Beerud Sheth
“These changes reinforce Gupshup’s vision of transforming the future of business-to-customer conversations and commerce through conversational engagement,” said Sheth. Image Credit: Supplied

Dubai: Call up a customer service number and chances are that you will end up talking to an automated voice. The same is starting to happen more regularly with chatbots showing up in any first interaction between a consumer and the company offering a service.

Now, social media platforms are turning out to be the next space that automated voices and chatbots are getting into as ‘conversational commerce’ makes a pitch. This is exactly where the co-founder and CEO of Gupshup, Beerud Sheth, wants to be.

Gupshup
Gupshup is going in for a change of image too...

Gupshup, with its headquarters in San Francisco and extensive operations in India, has marked out the UAE and the Gulf as ripe markets for chatting up potential customers and serve them better. Each month, Gupshup delivers up to 6 billion messages on behalf of its clients, including some of the biggest names in Indian’s banking and financial services space.

Sheth talks to Gulf News on why he feels that conversational commerce isn’t about intruding into the consumer space. And that it can do the selling and taking care of consumer needs as well as humans do.

Do you think consumers prefer company-owned platforms (like a bank’s own platform) for conversational commerce over third-party platforms like WhatsApp, Instagram, etc?

No, we’ve seen both consumers and enterprises prefer popular messaging apps to communicate and engage with each other. That’s because few customers download company-owned apps, especially because there are so many. Even if they do, they use it infrequently.

Meanwhile, every consumer has a messaging app, and they use it dozens, maybe hundreds of times a day. Therefore, messages sent through popular third-party platforms are more likely to be opened, read and acted upon.

The messaging app serves as a single super-app to interact with every business, replacing dozens of other apps. For example, this point is illustrated by the enormous popularity of wechat in China in enabling all kinds of business-to-consumer interactions.

How is data privacy in the context of conversational commerce being addressed by third-party messaging platforms?

Nearly all messaging apps come with the most advanced security and end-to-end encryption standards. Almost all businesses and customers are comfortable with the data privacy issues and starting to use it extensively.

Consumers in the UAE and Gulf are slowly getting used to chatbots. But we are nowhere near seeing a perfectly satisfying experience for most users. Your thoughts?

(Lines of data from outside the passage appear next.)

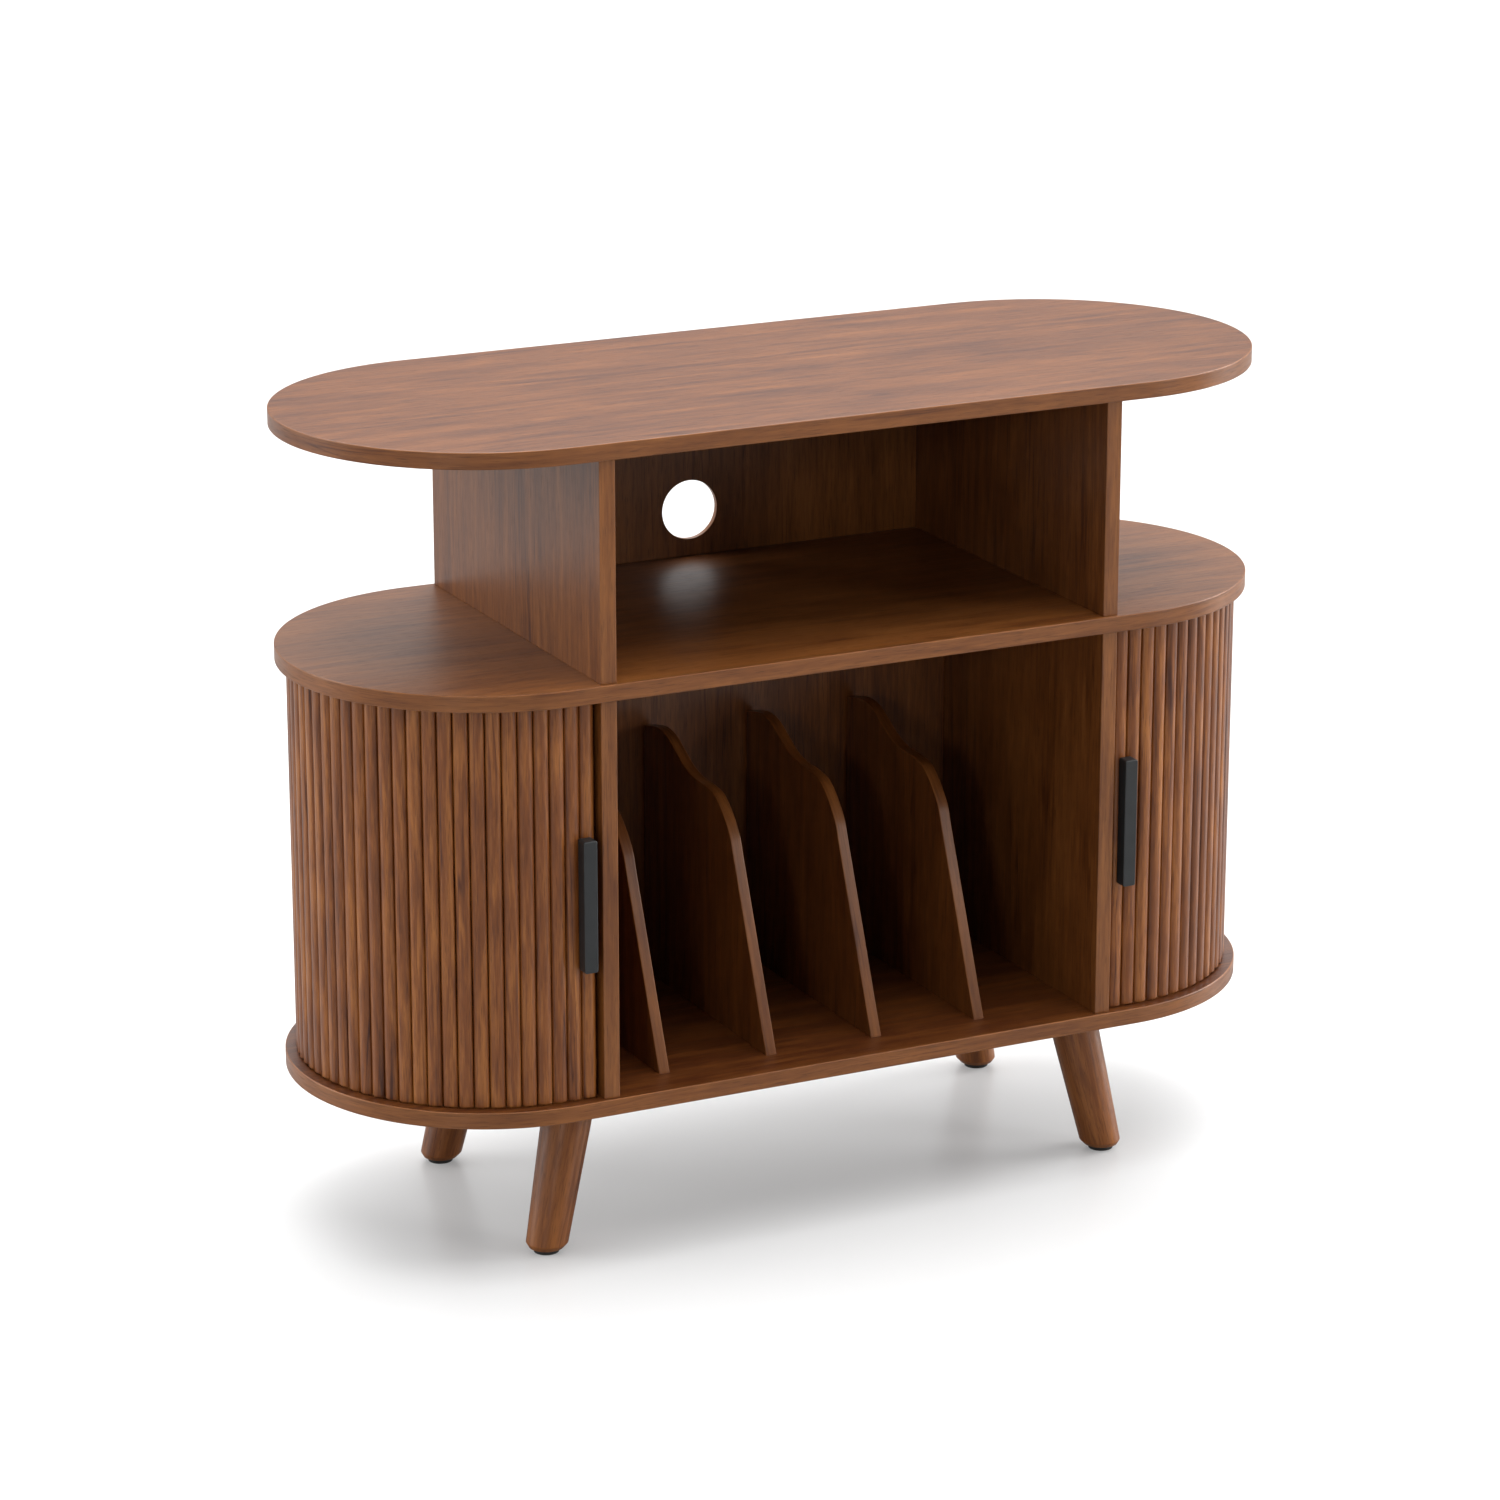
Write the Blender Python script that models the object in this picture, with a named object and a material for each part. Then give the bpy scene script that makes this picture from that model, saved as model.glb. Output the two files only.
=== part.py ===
"""Media cabinet with tambour ends.

Three stadium-shaped boards stand on splayed legs. The upper bay is open, the lower bay holds records
between wave-topped dividers, and each half-round end of the lower bay is closed by a tambour door that
slides round the end in curved grooves. Metres, +Z up, front towards -Y. The origin is on the floor,
under the middle of the cabinet.
"""

import math

import bmesh
import bpy
from mathutils import Matrix, Vector

# Driving dimensions
LENGTH = 1.000
DEPTH = 0.400
BOARD = 0.016
LEG_SPACE = 0.155  # floor to the underside of the bottom board
RECORD_SPACE = 0.387  # clear height of the record bay
MEDIA_SPACE = 0.210  # clear height of the media bay
GAP = 0.0003  # clearance between pieces that rest on each other
ARC_STEP = math.radians(6)

END_RADIUS = DEPTH / 2
AXIS_X = LENGTH / 2 - END_RADIUS  # the half-round ends turn about x = +-AXIS_X, y = 0
BOTTOM_Z = LEG_SPACE
MIDDLE_Z = BOTTOM_Z + BOARD + RECORD_SPACE
TOP_Z = MIDDLE_Z + BOARD + MEDIA_SPACE
RECORD_FLOOR = BOTTOM_Z + BOARD
MEDIA_FLOOR = MIDDLE_Z + BOARD

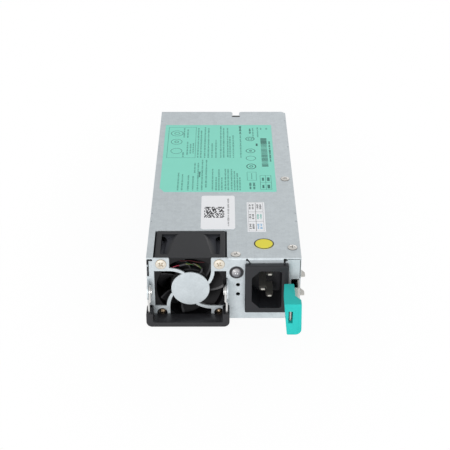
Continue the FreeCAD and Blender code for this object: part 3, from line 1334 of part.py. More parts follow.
def output_capacitors():
    """Row of upright output capacitors near the rear edge."""
    cans = []
    for index in range(OUTPUT_CAN_COUNT):
        start = V(OUTPUT_CANS_X + index * OUTPUT_CAN_PITCH, FRONT_Y + OUTPUT_CANS_Y, BOARD_TOP)
        cans.append(rod(OUTPUT_CAN_RADIUS, start, UP, OUTPUT_CAN_HEIGHT))
    return Part.makeCompound(cans)


def control_card():
    """Upright control board on its header."""
    x, along = CARD_PLACE
    return on_board(x, along, CARD_SIZE, CARD_HEADER)


def card_header():
    """Header strip that carries the control board."""
    x, along = CARD_PLACE
    return on_board(x, along, (2 * CARD_SIZE[0], CARD_HEADER_LENGTH, CARD_HEADER))


def card_chips():
    """Chips on the control board's inner side."""
    x, along = CARD_PLACE
    centre = x - (CARD_SIZE[0] + CHIP_SIZE[0]) / 2
    chips = []
    for index in range(CHIP_COUNT):
        place = along + (index - (CHIP_COUNT - 1) / 2) * CHIP_PITCH
        chips.append(on_board(centre, place, CHIP_SIZE, CARD_HEADER + CHIP_SIZE[2]))
    return Part.makeCompound(chips)


def fan_plug():
    """Plug and header of the fan's leads on the board."""
    return softened(on_board(*PLUG_PLACE, PLUG_SIZE))


def fan_leads():
    """Leads of the fan, bonded side by side in a flat band that bends down to the plug's top."""
    left = FAN_X - LEAD_WIDTH / 2
    plug_y = FRONT_Y + PLUG_PLACE[1]
    plug_top = BOARD_TOP + PLUG_SIZE[2]
    low, high = around(MIDDLE_Z, LEAD_THICK)
    front, rear = around(plug_y, LEAD_THICK)
    outline = [(FAN_REAR, low, 0), (front, low, LEAD_BEND - LEAD_THICK), (front, plug_top, 0),
               (rear, plug_top, 0), (rear, high, LEAD_BEND), (FAN_REAR, high, 0)]
    return side_plate(outline, left, LEAD_WIDTH)


def export_all():
    """Build every piece and write one file for each."""
    choke_core, choke_coils = filter_choke()
    pieces = {
        "top_cover": top_cover(),
        "chassis_tray": chassis_tray(),
        "rear_panel": rear_panel(),
        "fan_divider": fan_divider(),
        "cover_screws": cover_screws(),
        "fan_frame": fan_frame(),
        "fan_screws": fan_screws(),
        "bearing_sleeve": bearing_sleeve(),
        "fan_stator": fan_stator(),
        "fan_coils": fan_coils(),
        "fan_impeller": fan_impeller(),
        "rotor_shaft": rotor_shaft(),
        "magnet_ring": magnet_ring(),
        "inlet_housing": inlet_housing(),
        "inlet_blades": inlet_blades(),
        "lamp_holder": lamp_holder(),
        "status_lamp": status_lamp(),
        "handle_grip": handle_grip(),
        "handle_arm_left": handle_arm(-1),
        "handle_arm_right": handle_arm(1),
        "handle_rivets": handle_rivets(),
        "latch_strip": latch_strip(),
        "latch_tab": latch_tab(),
        "latch_foot": latch_foot(),
        "latch_rivets": latch_rivets(),
        "main_board": main_board(),
        "edge_contacts": edge_contacts(),
        "standoffs": standoffs(),
        "board_screws": board_screws(),
        "insulating_film": insulating_film(),
        "filter_choke_core": choke_core,
        "filter_choke_windings": choke_coils,
        "filter_capacitors": filter_capacitors(),
        "disc_capacitors": disc_capacitors(),
        "fuse_tube": fuse_tube(),
        "fuse_caps": fuse_caps(),
        "inrush_relay": relay(),
        "boost_choke_core": framed_core(BOOST_PLACE, BOOST_SIZE, BOOST_LEG),
        "boost_choke_windings": core_winding(BOOST_PLACE, BOOST_SIZE, BOOST_LEG),
        "bulk_capacitors": bulk_capacitors(),
        "primary_heatsink": heatsink(*PRIMARY_SINK, 1),
        "primary_transistors": Part.makeCompound(power_devices(*PRIMARY_SINK, -1)),
        "output_heatsink": heatsink(*OUTPUT_SINK, 1),
        "output_transistors": Part.makeCompound(power_devices(*OUTPUT_SINK, -1)),
        "transformer_core": framed_core(TRANSFORMER_PLACE, CORE_SIZE, CORE_LEG),
        "transformer_winding": core_winding(TRANSFORMER_PLACE, CORE_SIZE, CORE_LEG),
        "output_inductor": output_inductor(),
        "output_capacitors": output_capacitors(),
        "control_card": control_card(),
        "card_header": card_header(),
        "card_chips": card_chips(),
        "fan_plug": fan_plug(),
        "fan_leads": fan_leads(),
    }
    os.makedirs("parts", exist_ok=True)
    for name, shape in pieces.items():
        shape.exportStep(os.path.join("parts", name + ".step"))


export_all()
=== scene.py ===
"""Looks of a hot swap server power supply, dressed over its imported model.

Places are in metres in the model's frame: X to the right seen from the front, Y to the rear, Z up. A place
on the lid is given in millimetres right of the middle and behind the front face, and a place on the face in
millimetres right of the middle and above the floor.
"""

import math

import bmesh
import bpy
import numpy as np
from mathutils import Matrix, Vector


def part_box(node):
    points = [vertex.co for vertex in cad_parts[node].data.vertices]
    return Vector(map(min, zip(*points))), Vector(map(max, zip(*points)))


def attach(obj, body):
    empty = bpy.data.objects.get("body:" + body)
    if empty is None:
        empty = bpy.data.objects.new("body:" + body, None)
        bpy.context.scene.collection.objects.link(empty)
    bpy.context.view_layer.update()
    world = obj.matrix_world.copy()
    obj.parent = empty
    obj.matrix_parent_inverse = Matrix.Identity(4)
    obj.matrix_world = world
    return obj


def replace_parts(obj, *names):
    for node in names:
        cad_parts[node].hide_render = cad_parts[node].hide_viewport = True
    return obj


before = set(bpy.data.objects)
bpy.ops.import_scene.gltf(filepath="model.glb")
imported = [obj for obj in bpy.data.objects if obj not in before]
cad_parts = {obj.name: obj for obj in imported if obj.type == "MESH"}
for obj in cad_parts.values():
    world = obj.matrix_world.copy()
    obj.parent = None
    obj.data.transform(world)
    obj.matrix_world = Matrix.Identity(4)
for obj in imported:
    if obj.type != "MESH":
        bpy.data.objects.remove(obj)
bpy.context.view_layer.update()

MM = 0.001

# Places taken from the frame
SHEET = 0.8 * MM
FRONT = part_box("chassis_tray")[0].y - SHEET
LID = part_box("top_cover")[1].z
FAN_LOW, FAN_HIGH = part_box("fan_impeller")
FAN_X = (FAN_LOW.x + FAN_HIGH.x) / 2
FAN_Z = (FAN_LOW.z + FAN_HIGH.z) / 2
FAN_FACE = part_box("fan_frame")[0].y
LAMP_LOW, LAMP_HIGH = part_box("status_lamp")
LAMP_X = (LAMP_LOW.x + LAMP_HIGH.x) / 2
LAMP_Z = (LAMP_LOW.z + LAMP_HIGH.z) / 2
INLET_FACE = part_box("inlet_housing")[0].y
PINS_LOW, PINS_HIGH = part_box("inlet_blades")

# Ways in the frame
AHEAD = (0.0, -1.0, 0.0)
BACK = (0.0, 1.0, 0.0)
UP = (0.0, 0.0, 1.0)

# Fan's hub
HUB_RADIUS = 11.2 * MM
HUB_WALL = 1.2 * MM
HUB_CAP = 1.5 * MM
HUB_EDGE = 0.9 * MM
HUB_MIDDLE = 2.0 * MM

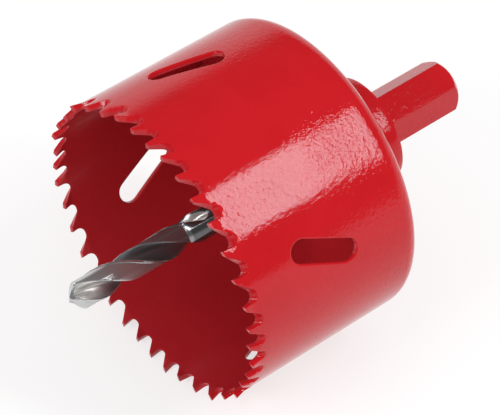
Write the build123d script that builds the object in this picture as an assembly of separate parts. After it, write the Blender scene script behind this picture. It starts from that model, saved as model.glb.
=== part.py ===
from build123d import *
import os
from math import asin, atan2, cos, degrees, pi, radians, sin, sqrt, tan

# A hole saw lying on its side: toothed wall ring, back plate, arbor with a hex shank,
# pilot drill and the grub screw that holds it. Sizes in millimetres, angles in degrees.
# "Along" counts along the axis (+X) from the tooth tips toward the shank, and angles
# about the axis turn from +Y toward +Z.

# Wall ring
BODY_DIAMETER = 67.0
WALL = 1.3
CUP_LENGTH = 44.3

# Teeth, cut into the open edge of the ring, every third one set out and every third in
TOOTH_PITCH = 5.54
FIRST_TOOTH_ANGLE = 232.5
PITCH_SWING = 2.0
PITCH_WAVES = 4
PITCH_PHASE = 8.5
GULLET_DEPTH = 2.58
GULLET_DEPTH_OUTSIDE = 3.6
GULLET_RADIUS = 1.2
TOOTH_LAND = 1.1
TOOTH_BACK = 2.6
RELIEF_ANGLE = 11.3
HOOK_ANGLE = 6.5
SET = 0.5
BEND_LINE = 2.2
EDGE_STOCK = 0.5

# Slanted slots for levering the plug out
SLOTS = 4
SLOT_LENGTH = 16.0
SLOT_WIDTH = 5.0
SLOT_SLANT = 27.0
SLOT_CENTRE = 20.7
FIRST_SLOT_ANGLE = 66.0

# Back plate, with a step that centres it inside the ring
PLATE_THICKNESS = 5.0
PLATE_EDGE_RADIUS = 4.0
PLATE_STEP = 1.8
PLATE_STEP_CHAMFER = 0.5

# Arbor: a spigot through the plate, a collar and a hex shank
SPIGOT_DIAMETER = 15.88
SPIGOT_STANDS_IN = 1.0
SPIGOT_CHAMFER = 0.6
COLLAR_DIAMETER = 24.5
COLLAR_LENGTH = 13.3
COLLAR_CHAMFER = 0.5
SHANK_FLATS = 11.0
SHANK_LENGTH = 21.6
SHANK_CORNER_DIAMETER = 12.55
SHANK_END_DIAMETER = 10.4
SHANK_END_CROWN = 0.05
SHANK_CORNER_ANGLE = 23.3

# Pilot drill
DRILL_DIAMETER = 6.35
DRILL_SHOULDER = -18.0
DRILL_IN_ARBOR = 21.6
POINT_ANGLE = 118.0
WEB = 1.1
LEAD = 33.2
LIP_CORNER_ANGLE = 147.5
FLUTE_WIDTH_ANGLE = 86.0
HEEL_LEAN = 24.0
MARGIN_WIDTH = 0.6
LAND_RELIEF = 0.13
LAND_RELIEF_END = 8.6
FLUTE_FULL_END = 9.6
WHEEL_RADIUS = 9.5
LIP_RELIEF_ANGLE = 17.7
GRIND_CONE_ANGLE = 90.0
GRIND_APEX_OFFSET = 5.0
DRILL_END_CHAMFER = 0.4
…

Any new technology adoption needs that initial bit of time for users to get familiar and adapt their routine. AI-enabled chatbots need to be trained and retrained constantly. For any AI/ML algorithm to be successful, large data-sets are key.

We’re already seeing brands like Talabat and Bayut focused on delivering superior conversational experiences to consumers, and more brands are bound to follow suit.

Is it technology or human diffidence that is slowing the reach of conversational commerce?

In the UAE, 4 out of 5 customers we are in touch with want to expand their conversational commerce rollout. Because that’s where their consumers are - on popular conversational messaging apps. So, there is tremendous potential.

It’s just a matter of time before more brands jump onto the conversational commerce wave to fast-track growth and establish stronger, long-lasting relationships with their customers.

How would your solution typically work in a consumer facing experience?

With Gupshup’s conversational messaging platform, it’s as easy for a consumer to chat with a business as it is with a friend - anytime, anywhere, across any mobile device.

How many funding rounds have you had so far? Any Middle East based investors among them? Any plans to rope in investors from here?

We’ve had six funding rounds amounting to $390 million in aggregate. Investors see Gupshup as the leading conversational engagement platform in the emerging markets - with our ambitious vision, advanced product and technology, large customer base, a great brand and an experienced team.

We are in discussions with several Middle Eastern investors for our upcoming pre-IPO round leading up to an IPO listing in the US within a year, markets permitting.

We are continuing product innovation across cPaaS, cCaaS, CX and Conversational AI. On the market expansion front, we are expanding our focus on the UAE region. Already Talabat, Bayut.com, Emaar, Dubicars and many more customers in this region work with Gupshup to deliver a superior customer experience. We want to help many more businesses here drive deeper, personalized conversations with their consumers.

A new identity
“Our new brand identity is an evolution of our core vision as well as our growth aspirations. It consists of new logo colors, revised brand look-and-feel, an updated website and a new tagline: ‘One-on-one. With everyone’,” according to Sheth.